Supplied information:
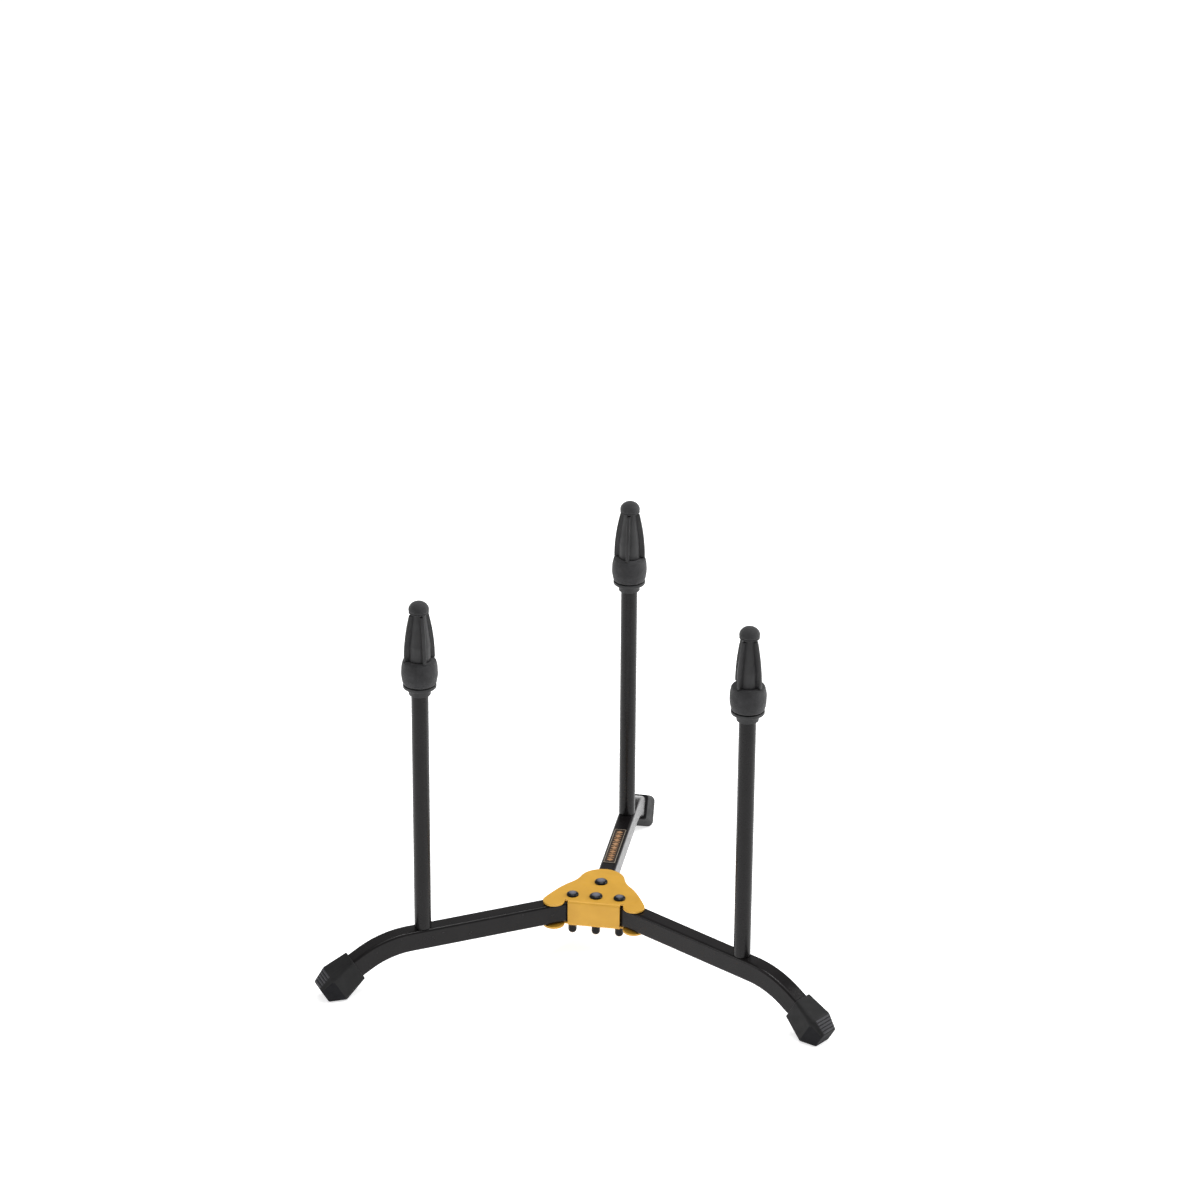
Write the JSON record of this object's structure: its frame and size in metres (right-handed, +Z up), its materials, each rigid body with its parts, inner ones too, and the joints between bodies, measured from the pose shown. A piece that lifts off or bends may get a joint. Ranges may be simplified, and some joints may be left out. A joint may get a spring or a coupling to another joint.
{
  "type": "trumpet stand",
  "caption": "Folding floor stand for three brass instruments: sheet-metal hub, bent tube legs with rubber boots, and screw-in posts with padded bell pegs.",
  "frame": {"origin": "middle of the stand's footprint on the floor, at floor level", "axes": "+Z up, +X to the right along the hub's front wall, +Y towards the fixed rear leg"},
  "size_m": [0.4776, 0.4224, 0.3808],
  "materials": {
    "hub_sheet": "satin golden-yellow powder coat on bent sheet steel",
    "powder_coat": "satin black powder coat on steel tube",
    "post_coat": "smooth satin black coat on round steel tube",
    "boot_rubber": "matt black moulded rubber",
    "black_steel": "semi-gloss black oxide",
    "zinc_steel": "bright zinc plate",
    "nylon": "natural nylon",
    "moulded_plastic": "fine-textured black moulding",
    "foam": "dense black foam with a short-pile cover",
    "label_plate": "dark strip with a bronze geometric border pattern"
  },
  "bodies": {
    "base": {"centre_bolt": "black_steel", "centre_nut": "black_steel", "centre_sleeve": "zinc_steel", "foot_boot_rear": "boot_rubber", "hub_bracket": "hub_sheet", "leg_label": "label_plate", "leg_tube_rear": "powder_coat", "pivot_bolt_left": "black_steel", "pivot_bolt_right": "black_steel", "pivot_nut_left": "black_steel", "pivot_nut_right": "black_steel", "post_insert_rear": "zinc_steel", "rear_bolt": "black_steel", "rear_nut": "black_steel", "rear_sleeve": "zinc_steel", "pivot_washer_lower_left": "nylon", "pivot_washer_lower_right": "nylon", "pivot_washer_upper_left": "nylon", "pivot_washer_upper_right": "nylon"},
    "leg_left": {"foot_boot_left": "boot_rubber", "leg_tube_left": "powder_coat", "pivot_sleeve_left": "zinc_steel", "post_insert_left": "zinc_steel"},
    "leg_right": {"foot_boot_right": "boot_rubber", "leg_tube_right": "powder_coat", "pivot_sleeve_right": "zinc_steel", "post_insert_right": "zinc_steel"},
    "post_left": {"peg_core_left": "moulded_plastic", "peg_pad_left": "foam", "peg_tip_left": "foam", "post_stud_left": "zinc_steel", "post_tube_left": "post_coat"},
    "post_right": {"peg_core_right": "moulded_plastic", "peg_pad_right": "foam", "peg_tip_right": "foam", "post_stud_right": "zinc_steel", "post_tube_right": "post_coat"},
    "post_rear": {"peg_core_rear": "moulded_plastic", "peg_pad_rear": "foam", "peg_tip_rear": "foam", "post_stud_rear": "zinc_steel", "post_tube_rear": "post_coat"}
  },
  "joints": [
    {"name": "leg_left_fold", "type": "hinge", "parent": "base", "child": "leg_left", "pos_m": [-0.022, -0.06968, 0.05478], "axis": [0, 0, 1], "range_deg": [-120.4, 0]},
    {"name": "leg_right_fold", "type": "hinge", "parent": "base", "child": "leg_right", "pos_m": [0.022, -0.06968, 0.05478], "axis": [0, 0, 1], "range_deg": [0, 120.4]},
    {"name": "post_left_unscrew", "type": "slide", "parent": "leg_left", "child": "post_left", "axis": [0, 0, 1], "range_m": [0, 0.03]},
    {"name": "post_right_unscrew", "type": "slide", "parent": "leg_right", "child": "post_right", "axis": [0, 0, 1], "range_m": [0, 0.03]},
    {"name": "post_rear_unscrew", "type": "slide", "parent": "base", "child": "post_rear", "axis": [0, 0, 1], "range_m": [0, 0.03]}
  ]
}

What needs to be done: Word for word, quote all of the data above.

Task output:
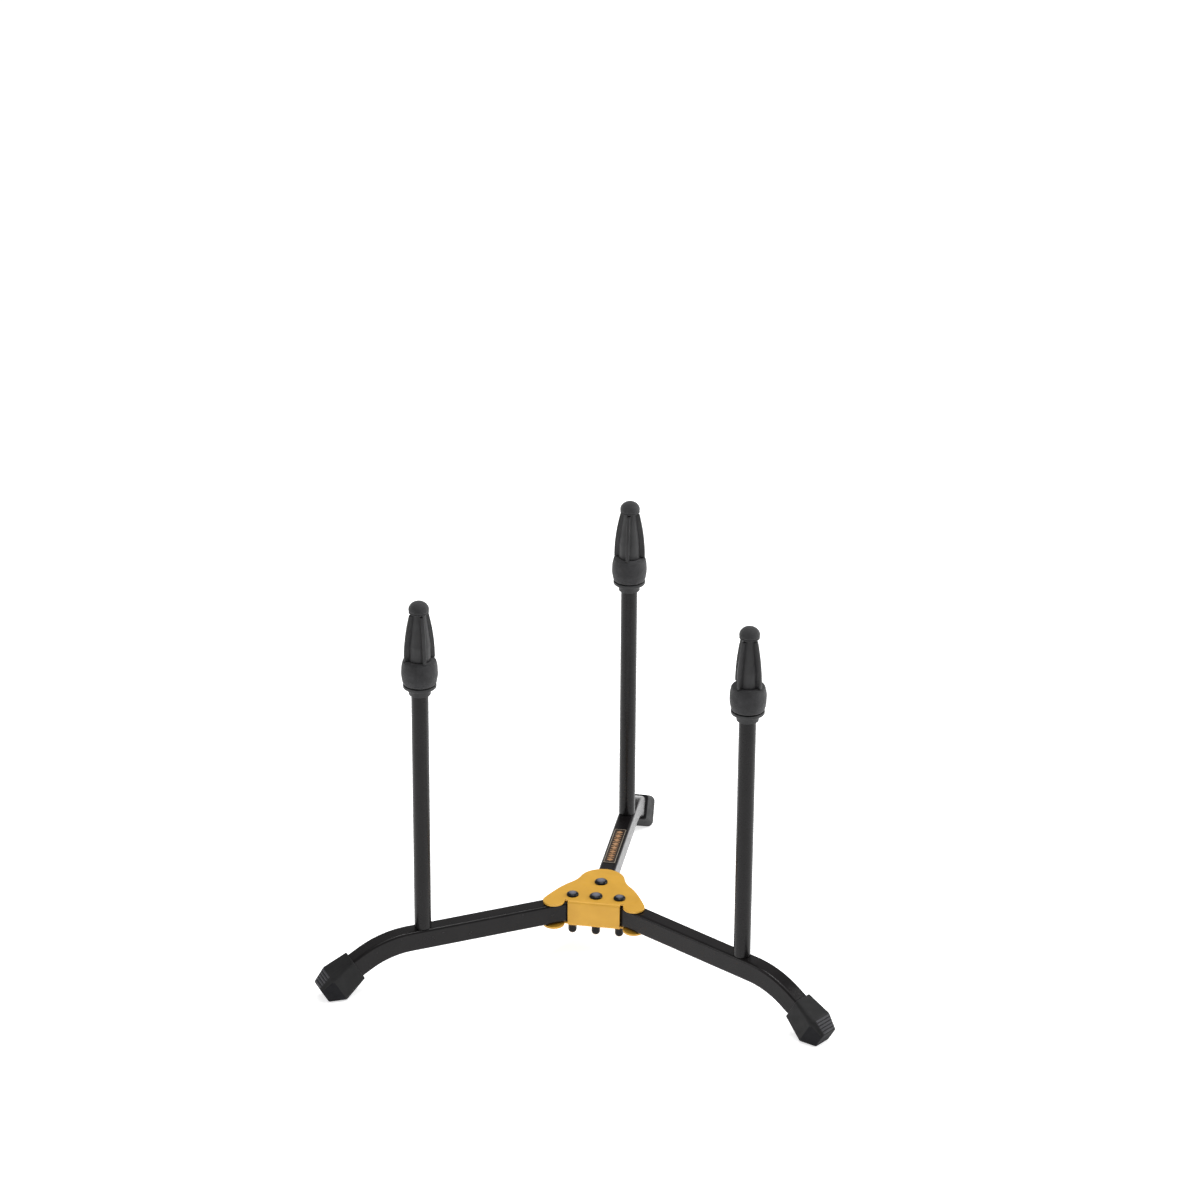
Write the JSON record of this object's structure: its frame and size in metres (right-handed, +Z up), its materials, each rigid body with its parts, inner ones too, and the joints between bodies, measured from the pose shown. A piece that lifts off or bends may get a joint. Ranges may be simplified, and some joints may be left out. A joint may get a spring or a coupling to another joint.
{
  "type": "trumpet stand",
  "caption": "Folding floor stand for three brass instruments: sheet-metal hub, bent tube legs with rubber boots, and screw-in posts with padded bell pegs.",
  "frame": {"origin": "middle of the stand's footprint on the floor, at floor level", "axes": "+Z up, +X to the right along the hub's front wall, +Y towards the fixed rear leg"},
  "size_m": [0.4776, 0.4224, 0.3808],
  "materials": {
    "hub_sheet": "satin golden-yellow powder coat on bent sheet steel",
    "powder_coat": "satin black powder coat on steel tube",
    "post_coat": "smooth satin black coat on round steel tube",
    "boot_rubber": "matt black moulded rubber",
    "black_steel": "semi-gloss black oxide",
    "zinc_steel": "bright zinc plate",
    "nylon": "natural nylon",
    "moulded_plastic": "fine-textured black moulding",
    "foam": "dense black foam with a short-pile cover",
    "label_plate": "dark strip with a bronze geometric border pattern"
  },
  "bodies": {
    "base": {"centre_bolt": "black_steel", "centre_nut": "black_steel", "centre_sleeve": "zinc_steel", "foot_boot_rear": "boot_rubber", "hub_bracket": "hub_sheet", "leg_label": "label_plate", "leg_tube_rear": "powder_coat", "pivot_bolt_left": "black_steel", "pivot_bolt_right": "black_steel", "pivot_nut_left": "black_steel", "pivot_nut_right": "black_steel", "post_insert_rear": "zinc_steel", "rear_bolt": "black_steel", "rear_nut": "black_steel", "rear_sleeve": "zinc_steel", "pivot_washer_lower_left": "nylon", "pivot_washer_lower_right": "nylon", "pivot_washer_upper_left": "nylon", "pivot_washer_upper_right": "nylon"},
    "leg_left": {"foot_boot_left": "boot_rubber", "leg_tube_left": "powder_coat", "pivot_sleeve_left": "zinc_steel", "post_insert_left": "zinc_steel"},
    "leg_right": {"foot_boot_right": "boot_rubber", "leg_tube_right": "powder_coat", "pivot_sleeve_right": "zinc_steel", "post_insert_right": "zinc_steel"},
    "post_left": {"peg_core_left": "moulded_plastic", "peg_pad_left": "foam", "peg_tip_left": "foam", "post_stud_left": "zinc_steel", "post_tube_left": "post_coat"},
    "post_right": {"peg_core_right": "moulded_plastic", "peg_pad_right": "foam", "peg_tip_right": "foam", "post_stud_right": "zinc_steel", "post_tube_right": "post_coat"},
    "post_rear": {"peg_core_rear": "moulded_plastic", "peg_pad_rear": "foam", "peg_tip_rear": "foam", "post_stud_rear": "zinc_steel", "post_tube_rear": "post_coat"}
  },
  "joints": [
    {"name": "leg_left_fold", "type": "hinge", "parent": "base", "child": "leg_left", "pos_m": [-0.022, -0.06968, 0.05478], "axis": [0, 0, 1], "range_deg": [-120.4, 0]},
    {"name": "leg_right_fold", "type": "hinge", "parent": "base", "child": "leg_right", "pos_m": [0.022, -0.06968, 0.05478], "axis": [0, 0, 1], "range_deg": [0, 120.4]},
    {"name": "post_left_unscrew", "type": "slide", "parent": "leg_left", "child": "post_left", "axis": [0, 0, 1], "range_m": [0, 0.03]},
    {"name": "post_right_unscrew", "type": "slide", "parent": "leg_right", "child": "post_right", "axis": [0, 0, 1], "range_m": [0, 0.03]},
    {"name": "post_rear_unscrew", "type": "slide", "parent": "base", "child": "post_rear", "axis": [0, 0, 1], "range_m": [0, 0.03]}
  ]
}